Supreme Court allows family to sue for damages after home was wrongly raided by FBI

ByLINDSAY WHITEHURST AP logo
Thursday, June 12, 2025 4:29PM
SCOTUS allows family to sue for damages after home was wrongly raided
ABC News' Devin Dwyer and legal contributor Kim Wehle discuss the high court's unanimous decision.

An Atlanta family whose home was wrongly raided by the FBI will get a new day in court, the Supreme Court ruled unanimously on Thursday.

The decision revives a lawsuit filed after a predawn 2017 raid in which armed members of an FBI SWAT team smashed in a front door and set off a flashbang grenade, pointing guns at a couple and terrifying a 7-year-old boy before realizing they were in the wrong house.

The FBI team quickly apologized and left for the right place, with the team leader later saying that his personal GPS device had led him to the wrong address. But Trina Martin and her then-boyfriend, Toi Cliatt, and her son were left with lasting trauma and a damaged home.

Martin and Cliatt filed a lawsuit against the federal government accusing the agents of assault and battery, false arrest and other violations.
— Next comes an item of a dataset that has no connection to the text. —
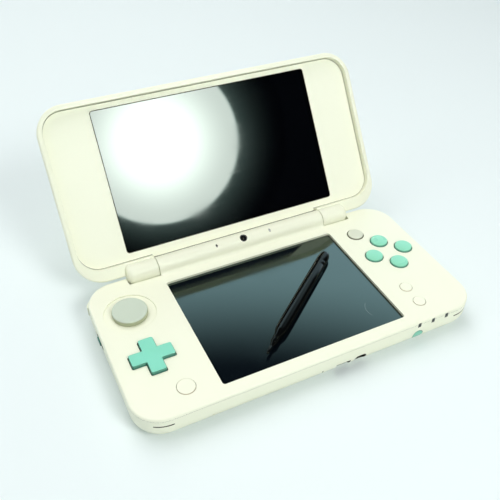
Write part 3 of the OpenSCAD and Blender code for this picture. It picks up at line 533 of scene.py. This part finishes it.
def easedCopy(nodeName, name, body, material, slot, ease, hidden=None, inner=inInsideShade, seam=-1):
    # a shell with eased edges; the hidden test picks the insides of slits, holes and gaps, which get painted
    # shade
    work = bmesh.new()
    work.from_mesh(nodes[nodeName].data)
    bmesh.ops.remove_doubles(work, verts=work.verts, dist=easing["joined"])
    bmesh.ops.dissolve_limit(work, angle_limit=easing["level"], verts=work.verts, edges=work.edges)
    work.normal_update()
    bvh = BVHTree.FromBMesh(work)
    dark = [bool(hidden and hidden(f.calc_center_median(), f.normal, bvh)) for f in work.faces]
    work.verts.index_update()
    eased = {
        tuple(sorted(v.index for v in edge.verts)) for edge in work.edges
        if len(edge.link_faces) == 2 and edge.calc_face_angle() > easing["sharp"] and not keptSharp(edge)}
    verts = [v.co.copy() for v in work.verts]
    faces = [[v.index for v in f.verts] for f in work.faces]
    work.free()
    data = bpy.data.meshes.new(name)
    data.from_pydata(verts, [], faces)
    data.shade_smooth()
    data.set_sharp_from_angle(angle=easing["sharp"])
    weights = data.attributes.new("bevel_weight_edge", "FLOAT", "EDGE")
    for edge in data.edges:
        weights.data[edge.index].value = float(tuple(sorted(edge.vertices)) in eased)
    piece = addObject(name, data, material)
    data.materials.append(skin["paintedInsideShade"])
    data.materials.append(skin["paintedSeamShade"])
    for polygon, flag in zip(data.polygons, dark):
        polygon.material_index = inner * flag
    bevel = piece.modifiers.new("easedEdges", "BEVEL")
    bevel.width = ease * mm
    bevel.segments = easing["segments"]
    bevel.limit_method = "WEIGHT"
    bevel.use_clamp_overlap = False
    bevel.harden_normals = True
    bevel.material = seam
    bakePiece(piece)
    evenBarrel(piece.data)
    standFor(piece, body, slot, nodeName)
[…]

While the government is typically immune from lawsuits, they are allowed in some cases. Congress changed the law specifically to allow suits over wrong-house raids after a pair of them made headlines in the 1970s, their lawyers said.

But lower courts tossed out the case.

Public interest groups from across the political spectrum urged the justices to overturn the ruling, saying it severely narrows the legal path for people to file law enforcement accountability cases against the federal government.
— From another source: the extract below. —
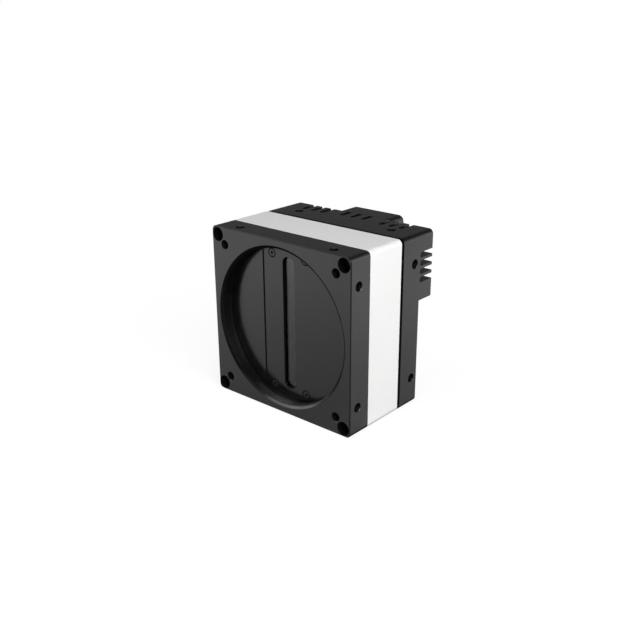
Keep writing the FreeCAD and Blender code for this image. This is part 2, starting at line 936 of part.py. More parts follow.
def sensor_seal():
    """Dust seal between the sensor's rim, the cover and the opening in the front plate."""
    body = new_body("sensor_seal")
    sketch = sketch_on(body, "XZ_Plane", cover_back)
    gap = size["seal_clearance"] * 2
    outer = size["opening_margin"] * 2 - gap
    inner = size["glass_rim"] * 2 - gap
    width, length = size["package_width"], package_length
    add_rounded_box(sketch, width + outer, length + outer, size["opening_margin"])
    add_rounded_box(sketch, width - inner, length - inner, size["glass_rim"])
    pad(body, sketch, package_front - cover_back)
    return body


# ---------------------------------------------------------------- boards


def circuit_board(name, station, height):
    body = new_body(name)
    rounded_pad(
        body, station, size["board_thickness"], board_size, height, size["board_radius"]
    )
    bore = size["post_screw_size"] + size["passage_clearance"]
    posts = four_places(post_place, post_place)
    drill(body, sketch_circles(body, station, bore, posts), bore)
    return body


def board_posts(name, station, length, stud_reach):
    """Hexagonal posts: a stud through the board in front, a tapped socket at the back."""
    master = new_body(f"{name}_master")
    prism = master.newObject("PartDesign::AdditivePrism", f"{name}_prism")
    prism.Polygon = 6
    tie(prism, "Circumradius", size["post_hex"] / 2 / math.cos(math.pi / 6))
    tie(prism, "Height", length)
    prism.Placement = FreeCAD.Placement(V(0, 0, 0), FreeCAD.Rotation(V(1, 0, 0), -90))
    doc.recompute()
    stud = size["board_thickness"] + stud_reach
    stud_sketch = sketch_on(master, "XZ_Plane", -stud)
    add_circle(stud_sketch, size["post_screw_size"] - size["screw_clearance"] * 2)
    pad(master, stud_sketch, stud)
    socket = sketch_on(master, "XZ_Plane", length)
    add_circle(socket, size["post_screw_size"])
    pocket(master, socket, size["post_socket_depth"], reverse=True)
    place(master, post_place, station, post_place)
    return mirrored_group(name, master)


def board_screws():
    master = new_body("board_screw")
    radius = size["post_screw_size"] / 2 - size["screw_clearance"]
    length = size["board_thickness"] + size["post_socket_depth"] - size["board_head_height"]
    corners = cap_screw_corners(
        size["board_head_diameter"] / 2, size["board_head_height"], radius, length
    )
    revolve(master, "Revolution", corners)
    cross_recess(master, size["cross_length"], size["cross_width"], size["cross_depth"])
    # The head faces back, so the screw is turned about the upright axis.
    master.Placement.Rotation = FreeCAD.Rotation(V(0, 0, 1), 180)
    head_top = processor_board_back + size["board_head_height"]
    place(master, post_place, head_top, post_place)
    return mirrored_group("board_screws", master)


def board_link(name, front, back):
    """Plug and socket that join two boards, meeting halfway."""
    half = (back - front) / 2
    lip = size["link_lip"] * 2
    socket = box_at(
        f"{name}_socket", size["link_width"], half, size["link_depth"], ZERO, front, link_up
    )
    plug = box_at(
        f"{name}_plug",
        size["link_width"] - lip,
        half,
        size["link_depth"] - lip,
        ZERO,
        front + half,
        link_up,
    )
    return grouped(name, [socket, plug])


def power_inductors():
    members = []
    for step in (-1, 0, 1):
        body = new_body(f"power_inductor_{step + 2}")
        side = size["inductor_size"]
        rounded_pad(
            body,
            power_board_back,
            size["inductor_height"],
            side,
            side,
            size["inductor_radius"],
            size["inductor_pitch"] * step,
            size["inductor_up"],
        )
        members.append(body)
    return grouped("power_inductors", members)


def board_chips():
    """Processor with its thermal pad, and two memory chips, on the rear board's back."""
    side = size["chip_size"]
    across, up = chip_across, chip_up
    chip = box_at("processor_chip", side, size["chip_height"], side, across, processor_board_back, up)
    thermal = box_at(
        "thermal_pad", side, size["thermal_pad_height"], side, across, chip_back, up
    )
    memories = [
        box_at(
            f"memory_chip_{step + 1}",
            size["memory_width"],
            size["memory_height"],
            size["memory_length"],
            memory_across - size["memory_pitch"] * step,
            processor_board_back,
            size["memory_up"],
        )
        for step in (0, 1)
    ]
    return [chip, thermal, grouped("memory_chips", memories)]


# ---------------------------------------------------------------- connectors


def network_jack():
    """Shielded modular jack: sheet shell, moulded insert with the stepped port, eight contacts."""
    across, up = size["boss_shift"], jack_up
    width, height = size["jack_width"], size["jack_height"]
    sheet = size["jack_sheet"] * 2
    front = boss_back - size["jack_setback"]
    length = front - processor_board_back

    shell = new_body("network_jack_shell")
    sketch = sketch_on(shell, "XZ_Plane", processor_board_back)
    add_rounded_box(sketch, width, height, size["jack_radius"], across, up)
    inner_radius = size["jack_radius"] - size["jack_sheet"]
    add_rounded_box(sketch, width - sheet, height - sheet, inner_radius, across, up)
    pad(shell, sketch, length)

    insert = new_body("network_jack_insert")
    gap = sheet + size["fit_clearance"] * 2
    rounded_pad(
        insert, processor_board_back, length, width - gap, height - gap, inner_radius, across, up
    )
    half_port = size["port_width"] / 2
    half_latch = size["latch_width"] / 2
    half_catch = size["catch_width"] / 2
    top = up + size["port_lift"] + size["port_height"] / 2
    floor = top - size["port_height"]
    latch = floor - size["latch_height"]
    catch = latch - size["catch_height"]
    port = sketch_on(insert, "XZ_Plane", front)
    left_side = [
        (across - half_port, top),
        (across - half_port, floor),
        (across - half_latch, floor),
        (across - half_latch, latch),
        (across - half_catch, latch),
        (across - half_catch, catch),
    ]
    right_side = [
        (across + half_catch, catch),
        (across + half_catch, latch),
        (across + half_latch, latch),
        (across + half_latch, floor),
        (across + half_port, floor),
        (across + half_port, top),
    ]
    add_outline(port, left_side + right_side)
    pocket(insert, port, size["port_depth"], reverse=True)

    contacts = []
    slope = FreeCAD.Rotation(V(1, 0, 0), -size["contact_slope"].value)
    for step in range(8):
        wire = doc.addObject("Part::Box", f"network_contact_{step + 1}")
        tie(wire, "Length", size["contact_width"])
        tie(wire, "Width", size["contact_length"])
        tie(wire, "Height", size["contact_thickness"])
        wire.Placement.Rotation = slope
        middle = across + size["contact_pitch"] * (step - 3.5)
        start = front - size["port_depth"]
        place(
            wire, middle - size["contact_width"] / 2, start, top - size["contact_thickness"] * 2
        )
        contacts.append(wire)
    return [shell, insert, grouped("network_jack_contacts", contacts)]


def round_connector(name, barrel, side, pin, rings):
    """Panel connector: flanged metal shell, moulded insert, pins in rings and the inner nut."""
    across = connector_place * side
    up = connector_up
    radius = barrel / 2
    bore = radius - size["connector_wall"]
    tail = panel_inside - size["connector_tail"]
    flange_back = panel_back + size["flange_thickness"]
    mouth = panel_back + size["connector_reach"]
    shell = new_body(f"{name}_shell")
    revolve(
        shell,
        "Revolution",
        [
            (tail, bore),
            (tail, radius),
            (panel_back, radius),
            (panel_back, radius + size["flange_margin"]),
            (flange_back, radius + size["flange_margin"]),
            (flange_back, radius),
            (mouth, radius),
            (mouth, bore),
        ],
    )
    place(shell, across, ZERO, up)

    insert = new_body(f"{name}_insert")
    face = mouth - size["insert_sink"]
    disc = sketch_on(insert, "XZ_Plane", tail)
    add_circle(disc, (bore - size["fit_clearance"]) * 2)
    pad(insert, disc, face - tail)
    key = sketch_on(insert, "XZ_Plane", face)
    half_key = size["key_width"] / 2
    key_top = bore - size["fit_clearance"] * 4
    key_foot = key_top - size["key_height"]
    add_outline(
        key, [(-half_key, key_foot), (half_key, key_foot), (half_key, key_top), (-half_key, key_top)]
    )
    pad(insert, key, size["pin_reach"])

    nut = new_body(f"{name}_nut")
    hexagon = nut.newObject("PartDesign::AdditivePrism", f"{name}_hexagon")
    hexagon.Polygon = 6
    tie(hexagon, "Circumradius", (radius + size["nut_margin"]) / math.cos(math.pi / 6))
    tie(hexagon, "Height", size["nut_thickness"])
    hexagon.Placement = FreeCAD.Placement(V(0, 0, 0), FreeCAD.Rotation(V(1, 0, 0), -90))
    doc.recompute()
    hole = sketch_on(nut, "XZ_Plane")
    add_circle(hole, (radius + size["fit_clearance"]) * 2)
    pocket(nut, hole)
    place(nut, across, panel_inside - size["nut_thickness"], up)

    pins = []
    for count, ring in rings:
        for step in range(count):
            turn = 2 * math.pi * (step + 0.5) / count
            pins.append(
                cylinder_along(
                    f"{name}_pin_{len(pins) + 1}",
                    pin,
                    size["pin_reach"],
                    across + ring * round(math.sin(turn), 6),
                    face,
                    up + ring * round(math.cos(turn), 6),
                )
            )
    place(insert, across, ZERO, up)
    return [shell, insert, nut, grouped(f"{name}_pins", pins)]


def status_light():
    """Light pipe in the panel and the lamp on the rear board in front of it."""
    up = connector_up
    start = processor_board_back + size["led_height"] + size["light_gap"]
    pipe = cylinder_along(
        "status_light_pipe",
        size["light_diameter"],
        panel_back + size["light_stand"] - start,
        ZERO,
        start,
        up,
    )
    lamp = box_at(
        "status_lamp",
        size["led_size"],
        size["led_height"],
        size["led_size"],
        ZERO,
        processor_board_back,
        up,
    )
    return [pipe, lamp]


# ---------------------------------------------------------------- the whole camera

POWER_SIDE = -1
SIGNAL_SIDE = 1
CONNECTOR_SITES = ((size["power_barrel"], POWER_SIDE), (size["signal_barrel"], SIGNAL_SIDE))

nodes = [
    lens_mount_plate(),
    middle_housing(),
    housing_gasket(),
    rear_housing(),
    housing_screws(),
    sensor_cover(),
    cover_screws(),
    *image_sensor(),
    sensor_seal(),
    circuit_board("sensor_board", sensor_board_front, sensor_board_height),
    circuit_board("power_board", power_board_front, board_size),
    circuit_board("processor_board", processor_board_front, board_size),
    board_posts("front_posts", sensor_board_back, size["front_post_length"], size["post_stud_reach"]),
    board_posts("rear_posts", power_board_back, rear_post_length, size["post_stud_reach"]),
    board_screws(),
    board_link("front_board_link", sensor_board_back, power_board_front),
    board_link("rear_board_link", power_board_back, processor_board_front),
    power_inductors(),
    *board_chips(),
    *network_jack(),
    *round_connector(
        "power_connector",
        size["power_barrel"],
        POWER_SIDE,
        size["power_pin"],
        ((5, size["power_ring"]), (1, ZERO)),
    ),
    *round_connector(
        "signal_connector",
        size["signal_barrel"],
        SIGNAL_SIDE,
        size["signal_pin"],
        ((9, size["signal_ring"]), (3, size["signal_inner_ring"])),
    ),
    *status_light(),
]
doc.recompute()

for thing in doc.Objects:
    if "Invalid" in thing.State or "Error" in thing.State:
        raise RuntimeError(f"{thing.Name} did not rebuild: {thing.State}")
os.makedirs("parts", exist_ok=True)
for node in nodes:
    if node.Shape.isNull() or not node.Shape.isValid() or not node.Shape.Solids:
        raise RuntimeError(f"{node.Label} has no valid solid")
    node.Shape.exportStep(os.path.join("parts", f"{node.Label}.step"))
    box = node.Shape.BoundBox
    print(
        f"{node.Label}: {len(node.Shape.Solids)} solids, {node.Shape.Volume:.1f} mm3, "
        f"x {box.XMin:.2f}..{box.XMax:.2f} y {box.YMin:.2f}..{box.YMax:.2f} "
        f"z {box.ZMin:.2f}..{box.ZMax:.2f}"
    )
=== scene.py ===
"""Looks of the line-scan camera: materials, thread detail, studio floor, lamps and camera."""

import json
import math

import bpy
from mathutils import Matrix, Vector


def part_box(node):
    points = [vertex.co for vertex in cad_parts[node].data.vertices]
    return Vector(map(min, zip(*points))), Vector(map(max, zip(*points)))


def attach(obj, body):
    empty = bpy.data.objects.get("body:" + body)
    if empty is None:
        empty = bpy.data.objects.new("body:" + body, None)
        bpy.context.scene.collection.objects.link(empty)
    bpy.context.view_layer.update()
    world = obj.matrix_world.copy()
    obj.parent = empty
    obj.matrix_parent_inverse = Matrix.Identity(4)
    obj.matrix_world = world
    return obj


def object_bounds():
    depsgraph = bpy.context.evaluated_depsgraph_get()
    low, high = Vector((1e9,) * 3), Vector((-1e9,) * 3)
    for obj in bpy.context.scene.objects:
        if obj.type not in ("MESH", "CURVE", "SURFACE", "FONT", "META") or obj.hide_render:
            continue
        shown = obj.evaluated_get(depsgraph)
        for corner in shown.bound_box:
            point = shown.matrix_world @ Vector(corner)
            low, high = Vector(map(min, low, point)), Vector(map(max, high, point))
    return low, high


MM = 0.001
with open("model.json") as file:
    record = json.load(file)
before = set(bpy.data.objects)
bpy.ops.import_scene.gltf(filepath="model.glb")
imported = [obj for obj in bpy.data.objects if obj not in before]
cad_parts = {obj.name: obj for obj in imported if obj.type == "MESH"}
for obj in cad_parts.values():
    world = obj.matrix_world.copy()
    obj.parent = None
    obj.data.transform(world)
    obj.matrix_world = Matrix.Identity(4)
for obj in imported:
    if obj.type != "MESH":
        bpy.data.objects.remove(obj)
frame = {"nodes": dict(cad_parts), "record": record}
cad_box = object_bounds()
nodes = frame["nodes"]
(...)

The high court found the 11th U.S. Circuit Court of Appeals was wrong to toss out the case based in part on the Supremacy Clause, which says federal laws take precedence over state laws.

The federal law at the center of this case actually refers back to state statute, Justice Neil Gorsuch wrote. While the government is typically immune from lawsuits, the law allows those claims in some situations that would create liability under state law.

That means there's no need to involve the Supremacy Clause, and the case should move forward, the justices said. The ruling sends the case back to the 11th Circuit, which will continue to weigh other questions in the case. Lawyers at the nonprofit Institute for Justice said they're looking forward to "continuing the fight."

In a brief telephone interview, Trina Martin said she was ecstatic.

"Between laughing and crying, I can't stop," she said. "If the Supreme Court can say they're wrong, it gives me all the hope in the world."